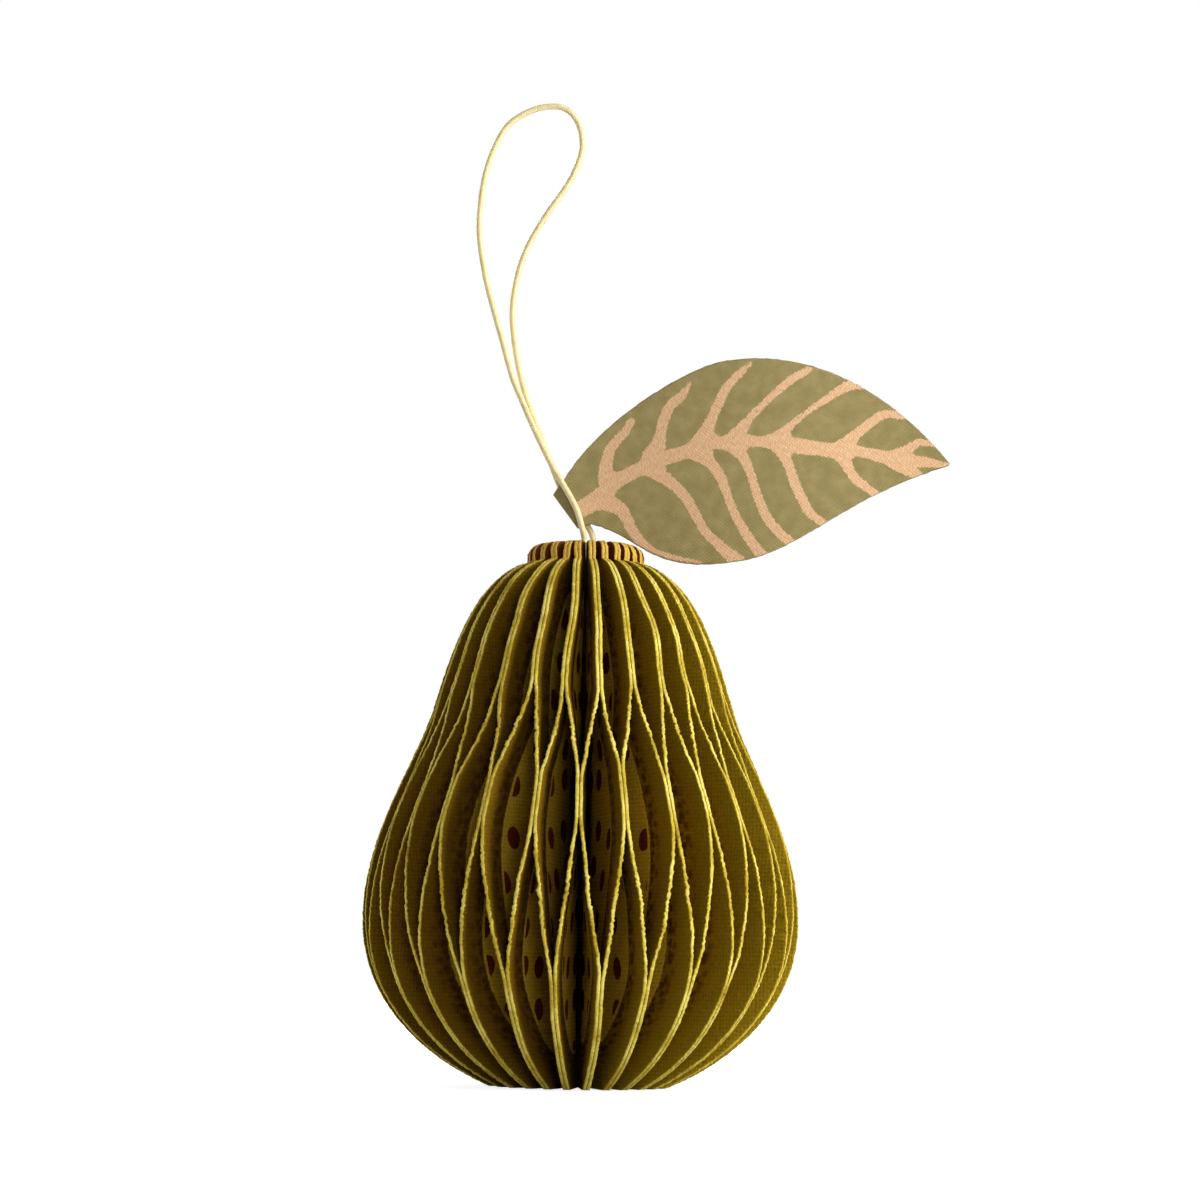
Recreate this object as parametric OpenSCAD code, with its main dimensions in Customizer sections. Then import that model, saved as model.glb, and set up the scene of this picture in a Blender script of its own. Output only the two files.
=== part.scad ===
// Pear-shaped honeycomb ornament: half-pear pages of thick cotton paper round a spine,
// glued by turns to the neighbour on one side and on the other, with a paper leaf
// folded over its cord. Lengths are in millimetres and angles in degrees.
// The pear stands on z = 0 round the Z axis and is seen from -Y.

/* [Pear] */
// Height of the pear from its foot to the top of its collar
pear_height = 79; // [72:0.5:90]
// Radius of the belly where it is widest
belly_radius = 31.7; // [27:0.1:36]
// Height of the widest part of the belly above the foot
belly_height = 24; // [20:0.5:29]
// Radius at the waist, where the neck runs into the belly
waist_radius = 22; // [18:0.1:25]
// Height of the waist above the foot
waist_height = 54.6; // [50:0.1:58]
// How fast the radius grows going down through the waist, as run over drop
waist_slope = 0.29; // [0.15:0.01:0.45]
// Radius of the collar that the page tops form
collar_radius = 8.6; // [7.6:0.1:11]
// Height of the collar
collar_height = 2.8; // [2:0.1:5]
// Size of the rounded corner at the top of each page
collar_round = 1.8; // [0.8:0.1:1.9]
// Radius of the flat foot that the pear stands on
foot_radius = 13; // [9:0.5:18]

/* [Pages] */
// Number of pairs of pages round the spine
page_pairs = 27; // [20:1:30]
// Thickness of the cotton paper
paper = 0.5; // [0.3:0.05:0.6]
// Thickness of the glue film between two pages
glue_film = 0.04; // [0.03:0.01:0.06]

/* [Glue bands] */
// Height where the upper band ends, which runs up to the collar
upper_band_low = 56.5; // [50:0.5:66]
// Height where the middle band, glued to the other neighbour, starts to part upward
middle_band_high = 44; // [40:0.5:50]
// Height where the middle band starts to part downward
middle_band_low = 37.5; // [28:0.5:42]
// Height where the lower band ends, which runs down to the foot
lower_band_high = 16; // [12:0.5:30]

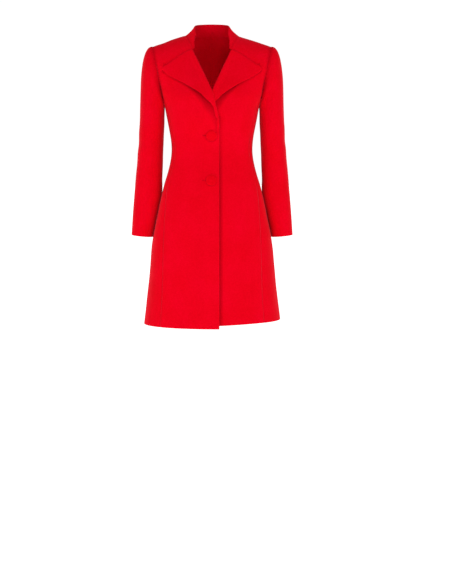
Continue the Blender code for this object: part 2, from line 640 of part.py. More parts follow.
def sleeve_rings(angles):
    """Outer points and wall directions of a whole sleeve: rings from the armhole to the cuff."""
    rings = np.arange(len(SLEEVE["egg"]))
    sizes = {name: smooth(rings, column, SLEEVE_RINGS)[:, None] for name, column in SLEEVE.items()}
    points = oval(
        angles[None, :],
        (sizes["inner_x"], sizes["inner_z"]),
        (sizes["outer_x"], sizes["outer_z"]),
        sizes["front"],
        sizes["back"],
        sizes["middle"],
        sizes["egg"],
    )
    points[0] += SLEEVE_CLEAR * unit(np.array([ARM_HIGH[1] - ARM_LOW[1], 0, ARM_LOW[0] - ARM_HIGH[0]]))
    closed = np.concatenate([points[:, -2:-1], points, points[:, 1:2]], axis=1)
    centre = points[:, :-1].mean(axis=1, keepdims=True)
    inward = grid_inward(closed, closed - centre)[:, 1:-1]
    inward[0] = armhole_inward(angles)
    return points, inward


def make_sleeve(side, cloth, collection):
    """An under sleeve below the two seams that meet the side panel's, and a top sleeve over them."""
    under = np.sort(SIDE_ANGLES)
    top = np.concatenate([FRONT_ANGLES, 360 - BACK_ANGLES[-2::-1]])
    ring = np.concatenate([under, top[1:]])
    points, inward = sleeve_rings(ring)
    last = len(under)
    for name, part in (("under", slice(0, last)), ("top", slice(last - 1, None))):
        outer, into = points[:, part].copy(), inward[:, part].copy()
        draw_back(outer, into, "first_column")
        draw_back(outer, into, "last_column")
        side_wall(f"{name}_sleeve", side, outer, into, SLEEVE_WALL, cloth, collection)


def make_button(name, height, cloth, collection):
    """A button covered in the coat's cloth: a turned profile on a short shank, square to the front."""
    seat = np.array([BUTTON_X, body_y(BUTTON_X, height, True), height])
    outward = -body_inward(seat, True)
    seat[1] -= lap(RIGHT, BUTTON_X, height)
    mesh = bpy.data.meshes.new(name)
    points = [(share * BUTTON_RADIUS, 0.0, up) for share, up in BUTTON_PROFILE]
    mesh.from_pydata(points, [(i, i + 1) for i in range(len(points) - 1)], [])
    made = piece(name, mesh, cloth, collection)
    turned = made.modifiers.new("turned", "SCREW")
    turned.steps = turned.render_steps = BUTTON_STEPS
    turned.use_merge_vertices = True
    turned.merge_threshold = SAME
    turned.use_normal_flip = True
    out = Vector(on_side(outward, RIGHT))
    place = Vector(on_side(seat, RIGHT)) + out * BUTTON_SEAT
    made.matrix_world = Matrix.Translation(place) @ out.to_track_quat("Z", "Y").to_matrix().to_4x4()


def red_wool(name, colour, roughness):
    """Full-strength red wool cloth: matt, with no metal in it."""
    material = bpy.data.materials.new(name)
    material.use_nodes = True
    shader = material.node_tree.nodes["Principled BSDF"]
    shader.inputs["Base Color"].default_value = (*colour, 1)
    shader.inputs["Roughness"].default_value = roughness
    shader.inputs["Metallic"].default_value = 0.0
    return material


def build():
    for old in list(bpy.data.objects):
        bpy.data.objects.remove(old)
    coat = bpy.data.collections.new("coat")
    bpy.context.scene.collection.children.link(coat)
    cloth = red_wool("red_wool", (0.80, 0.002, 0.008), 0.85)
    facing = red_wool("red_wool_facing", (0.74, 0.002, 0.008), 0.85)
    button_cloth = red_wool("red_wool_button", (0.76, 0.002, 0.008), 0.80)
    for side in (RIGHT, LEFT):
        make_front(side, cloth, coat)
        make_side(side, cloth, coat)
        make_back(side, cloth, coat)
        make_lapel(side, facing, coat)
        make_sleeve(side, cloth, coat)
    make_collar(facing, coat)
    for name, height in BUTTON_HEIGHTS.items():
        make_button(name, height, button_cloth, coat)


build()
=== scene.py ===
"""A single-breasted coat of milled red wool in its worn shape: its cloth, seams, soft roll and buttons."""

import math

import bpy
import numpy as np
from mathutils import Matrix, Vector
from mathutils.bvhtree import BVHTree


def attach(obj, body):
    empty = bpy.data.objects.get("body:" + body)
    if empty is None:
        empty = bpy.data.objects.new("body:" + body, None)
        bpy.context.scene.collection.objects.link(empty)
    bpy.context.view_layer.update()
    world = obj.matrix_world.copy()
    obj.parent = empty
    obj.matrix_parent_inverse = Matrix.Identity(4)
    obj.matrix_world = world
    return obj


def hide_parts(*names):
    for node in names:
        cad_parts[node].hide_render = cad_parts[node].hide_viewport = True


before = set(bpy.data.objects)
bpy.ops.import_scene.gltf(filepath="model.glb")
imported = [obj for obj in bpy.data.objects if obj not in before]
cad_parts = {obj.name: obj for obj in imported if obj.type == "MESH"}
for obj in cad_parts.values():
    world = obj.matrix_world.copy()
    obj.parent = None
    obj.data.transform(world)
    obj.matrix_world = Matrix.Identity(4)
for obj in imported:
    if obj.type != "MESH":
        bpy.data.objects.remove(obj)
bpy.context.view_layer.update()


# ------------------------------------------------------------------ the coating
# Milled wool coating: a woven wool that is shrunk and felted until its fibres hide the weave, then cropped. It
# gives the eye a matt, saturated red with a faint mottle, and a soft pale rim where the nap is seen edge on. The
# nap's real 0.4 mm wouldn't show, so it is drawn coarser.

def linear(colour):
    """The linear colour of an sRGB hex value."""
    parts = [int(colour[i : i + 2], 16) / 255 for i in (1, 3, 5)]
    return (*[part / 12.92 if part <= 0.04045 else ((part + 0.055) / 1.055) ** 2.4 for part in parts], 1)


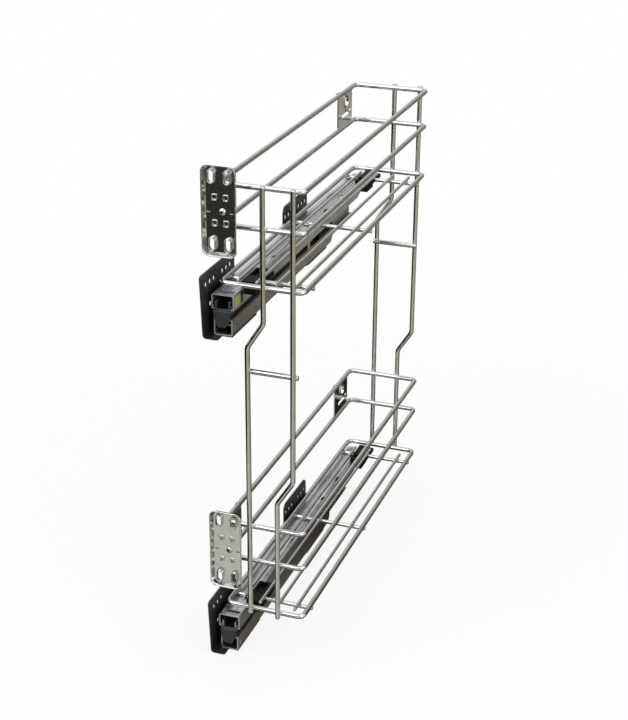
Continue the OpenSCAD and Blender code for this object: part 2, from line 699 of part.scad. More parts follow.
fixed_channel(0);  // lower_fixed_channel
fixed_channel(1);  // upper_fixed_channel
soft_close_unit(0);  // lower_soft_close_unit
soft_close_unit(1);  // upper_soft_close_unit
front_wall_bracket(0);  // lower_front_wall_bracket
front_wall_bracket(1);  // upper_front_wall_bracket
rear_wall_bracket(0);  // lower_rear_wall_bracket
rear_wall_bracket(1);  // upper_rear_wall_bracket
rivets(0);  // lower_rivets
rivets(1);  // upper_rivets
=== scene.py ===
"""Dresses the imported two-tier pull-out: plated wires and welds, pressed brackets, ball runners."""

import math

import bmesh
import bpy
from mathutils import Matrix, Vector


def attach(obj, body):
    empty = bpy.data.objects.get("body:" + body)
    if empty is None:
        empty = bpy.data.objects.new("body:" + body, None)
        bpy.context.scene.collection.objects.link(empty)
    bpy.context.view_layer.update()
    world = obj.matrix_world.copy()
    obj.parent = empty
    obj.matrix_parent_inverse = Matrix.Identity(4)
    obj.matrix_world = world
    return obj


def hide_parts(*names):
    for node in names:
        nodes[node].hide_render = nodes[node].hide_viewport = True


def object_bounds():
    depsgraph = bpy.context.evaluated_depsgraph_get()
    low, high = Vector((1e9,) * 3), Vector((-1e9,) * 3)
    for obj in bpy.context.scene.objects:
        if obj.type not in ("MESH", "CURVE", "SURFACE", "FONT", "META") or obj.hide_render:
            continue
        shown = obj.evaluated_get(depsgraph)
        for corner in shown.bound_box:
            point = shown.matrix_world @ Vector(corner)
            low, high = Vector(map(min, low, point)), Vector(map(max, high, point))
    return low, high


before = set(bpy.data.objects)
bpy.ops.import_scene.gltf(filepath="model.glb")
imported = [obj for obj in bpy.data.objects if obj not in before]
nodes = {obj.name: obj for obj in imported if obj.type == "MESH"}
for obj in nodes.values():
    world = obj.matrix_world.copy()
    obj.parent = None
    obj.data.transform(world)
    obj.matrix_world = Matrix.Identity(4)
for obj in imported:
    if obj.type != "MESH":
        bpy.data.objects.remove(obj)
cad_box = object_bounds()
scene = bpy.context.scene
MM = 0.001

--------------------

Brief:
Where a line in the material above holds "context", copy that line.

Finished answer:
    bpy.context.scene.collection.children.link(coat)
        bpy.context.scene.collection.objects.link(empty)
    bpy.context.view_layer.update()
bpy.context.view_layer.update()
        bpy.context.scene.collection.objects.link(empty)
    bpy.context.view_layer.update()
    depsgraph = bpy.context.evaluated_depsgraph_get()
    for obj in bpy.context.scene.objects:
scene = bpy.context.scene